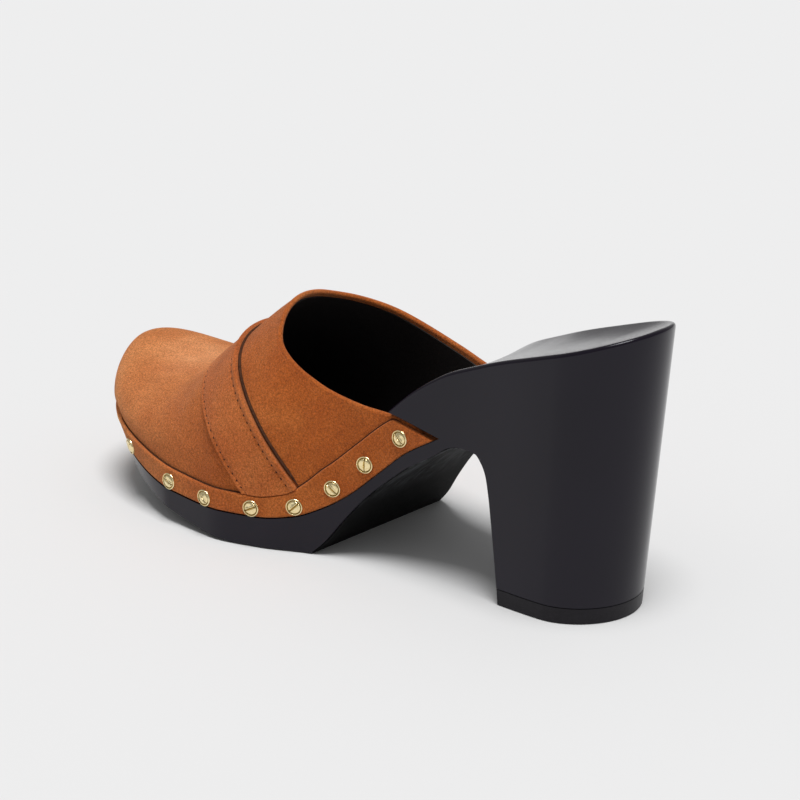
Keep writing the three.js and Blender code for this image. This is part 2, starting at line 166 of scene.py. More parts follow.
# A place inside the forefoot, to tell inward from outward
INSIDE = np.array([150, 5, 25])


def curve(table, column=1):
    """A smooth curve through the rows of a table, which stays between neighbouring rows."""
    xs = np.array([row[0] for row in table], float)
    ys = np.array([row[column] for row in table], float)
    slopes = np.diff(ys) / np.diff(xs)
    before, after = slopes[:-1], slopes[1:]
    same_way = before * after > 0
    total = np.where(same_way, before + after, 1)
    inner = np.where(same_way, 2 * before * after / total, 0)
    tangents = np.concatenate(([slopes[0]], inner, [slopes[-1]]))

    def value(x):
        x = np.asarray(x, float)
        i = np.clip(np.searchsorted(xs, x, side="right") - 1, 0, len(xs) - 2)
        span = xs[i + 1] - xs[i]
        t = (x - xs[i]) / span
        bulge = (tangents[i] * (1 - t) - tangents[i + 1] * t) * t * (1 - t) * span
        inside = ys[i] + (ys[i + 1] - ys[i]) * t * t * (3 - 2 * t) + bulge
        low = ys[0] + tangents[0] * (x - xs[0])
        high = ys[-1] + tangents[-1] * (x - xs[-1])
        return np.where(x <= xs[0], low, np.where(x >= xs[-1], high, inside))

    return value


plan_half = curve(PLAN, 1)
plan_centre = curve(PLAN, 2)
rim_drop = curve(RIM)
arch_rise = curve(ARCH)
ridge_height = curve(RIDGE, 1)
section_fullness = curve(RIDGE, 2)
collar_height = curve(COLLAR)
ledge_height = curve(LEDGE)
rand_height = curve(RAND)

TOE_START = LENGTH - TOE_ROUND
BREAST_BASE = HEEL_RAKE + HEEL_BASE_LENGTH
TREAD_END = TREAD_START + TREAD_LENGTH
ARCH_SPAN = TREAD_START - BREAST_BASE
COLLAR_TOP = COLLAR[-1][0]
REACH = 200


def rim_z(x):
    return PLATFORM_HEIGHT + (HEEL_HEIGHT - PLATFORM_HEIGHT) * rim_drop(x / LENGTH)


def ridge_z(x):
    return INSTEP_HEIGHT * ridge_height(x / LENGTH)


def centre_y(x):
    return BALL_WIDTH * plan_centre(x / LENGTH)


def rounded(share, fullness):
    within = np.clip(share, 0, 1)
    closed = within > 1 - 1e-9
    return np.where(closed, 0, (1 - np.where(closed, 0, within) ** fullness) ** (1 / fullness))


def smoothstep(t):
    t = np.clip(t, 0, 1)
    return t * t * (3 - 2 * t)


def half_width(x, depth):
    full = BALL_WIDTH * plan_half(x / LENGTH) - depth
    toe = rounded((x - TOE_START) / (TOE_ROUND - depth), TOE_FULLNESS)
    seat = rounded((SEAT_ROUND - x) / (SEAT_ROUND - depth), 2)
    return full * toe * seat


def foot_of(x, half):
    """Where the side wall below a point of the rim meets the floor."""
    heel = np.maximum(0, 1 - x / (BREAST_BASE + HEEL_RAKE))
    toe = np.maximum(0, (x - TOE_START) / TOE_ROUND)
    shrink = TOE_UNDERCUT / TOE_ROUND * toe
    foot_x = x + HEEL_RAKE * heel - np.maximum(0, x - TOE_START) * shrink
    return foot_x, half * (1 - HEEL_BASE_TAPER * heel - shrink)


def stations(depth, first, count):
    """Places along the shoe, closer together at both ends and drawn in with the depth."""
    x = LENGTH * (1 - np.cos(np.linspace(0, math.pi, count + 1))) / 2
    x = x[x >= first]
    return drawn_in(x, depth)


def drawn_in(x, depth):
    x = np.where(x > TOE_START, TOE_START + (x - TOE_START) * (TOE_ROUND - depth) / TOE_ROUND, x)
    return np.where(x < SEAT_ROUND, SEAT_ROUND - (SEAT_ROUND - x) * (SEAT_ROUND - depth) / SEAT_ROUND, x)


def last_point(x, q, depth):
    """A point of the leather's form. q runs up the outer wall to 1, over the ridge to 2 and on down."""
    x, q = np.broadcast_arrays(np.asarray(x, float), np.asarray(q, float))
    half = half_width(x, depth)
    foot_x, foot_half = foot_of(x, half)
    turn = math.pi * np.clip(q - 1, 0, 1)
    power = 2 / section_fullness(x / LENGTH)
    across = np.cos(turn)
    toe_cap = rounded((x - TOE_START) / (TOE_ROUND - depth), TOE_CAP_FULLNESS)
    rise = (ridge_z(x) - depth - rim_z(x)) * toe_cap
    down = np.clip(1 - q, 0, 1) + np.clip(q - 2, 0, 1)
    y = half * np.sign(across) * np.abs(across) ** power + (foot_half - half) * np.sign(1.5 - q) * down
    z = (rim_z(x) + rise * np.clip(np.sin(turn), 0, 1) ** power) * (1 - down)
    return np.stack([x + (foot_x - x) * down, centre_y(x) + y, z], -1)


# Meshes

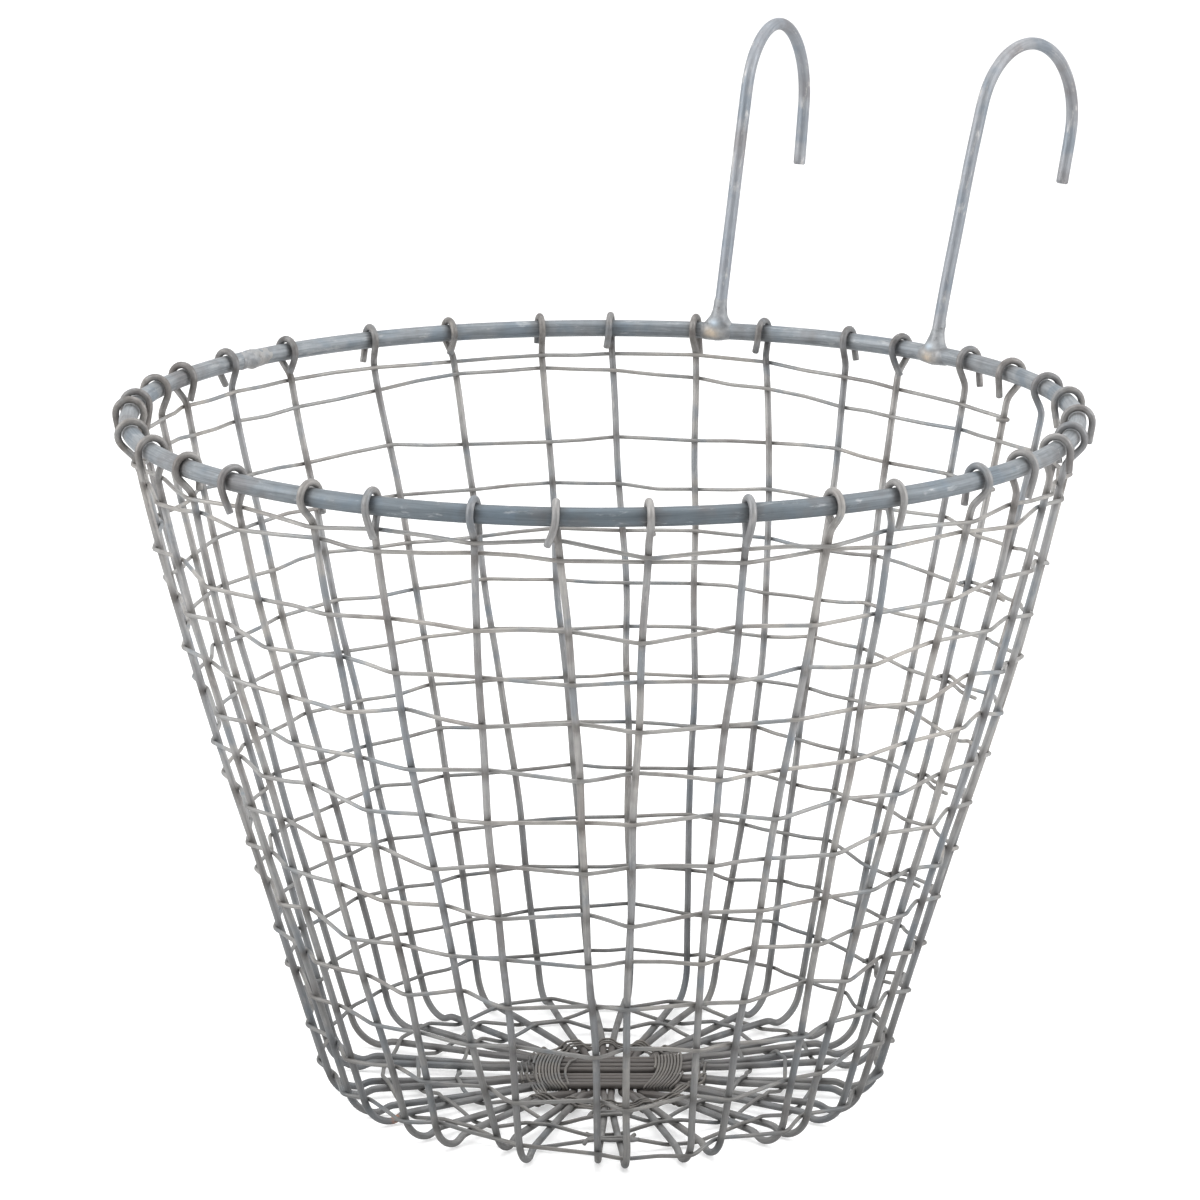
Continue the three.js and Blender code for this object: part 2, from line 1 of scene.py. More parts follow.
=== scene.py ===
------------------------------
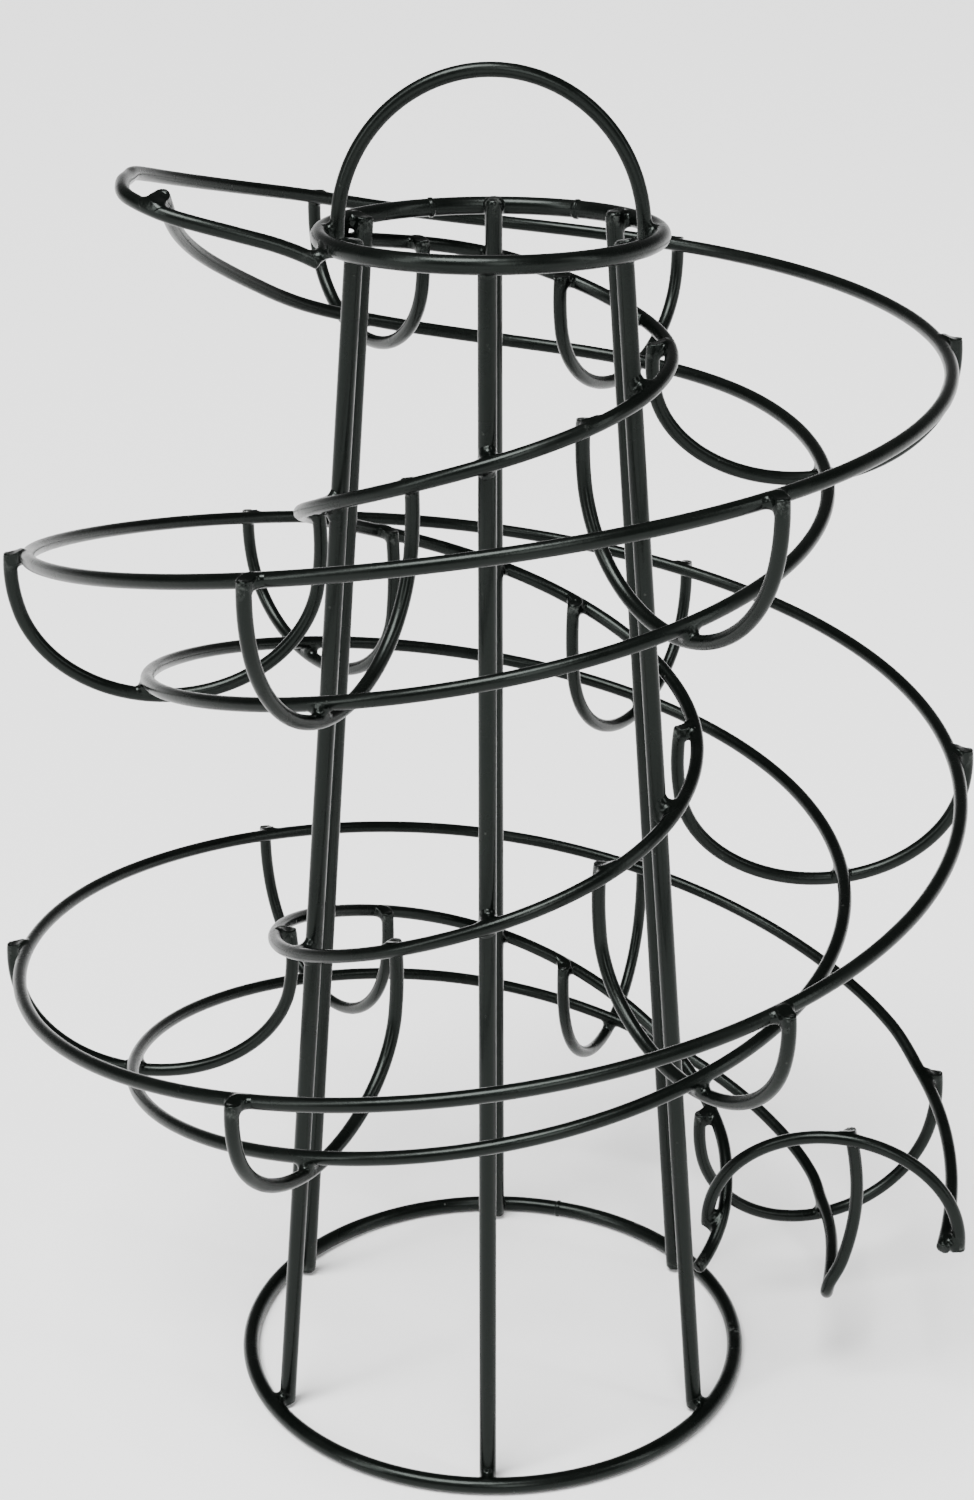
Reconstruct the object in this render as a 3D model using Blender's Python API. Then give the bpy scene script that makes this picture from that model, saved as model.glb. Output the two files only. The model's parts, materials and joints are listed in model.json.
------------------------------
**WHAT IS BEING ASKED**
Retype the records above, but only those lines that fall between the line containing "Keep writing the" and the line containing "INSIDE = np.array([150, 5, 25])", with both of those lines included, exactly as written.

**RESPONSE TO THE EXERCISE**
Keep writing the three.js and Blender code for this image. This is part 2, starting at line 166 of scene.py. More parts follow.
# A place inside the forefoot, to tell inward from outward
INSIDE = np.array([150, 5, 25])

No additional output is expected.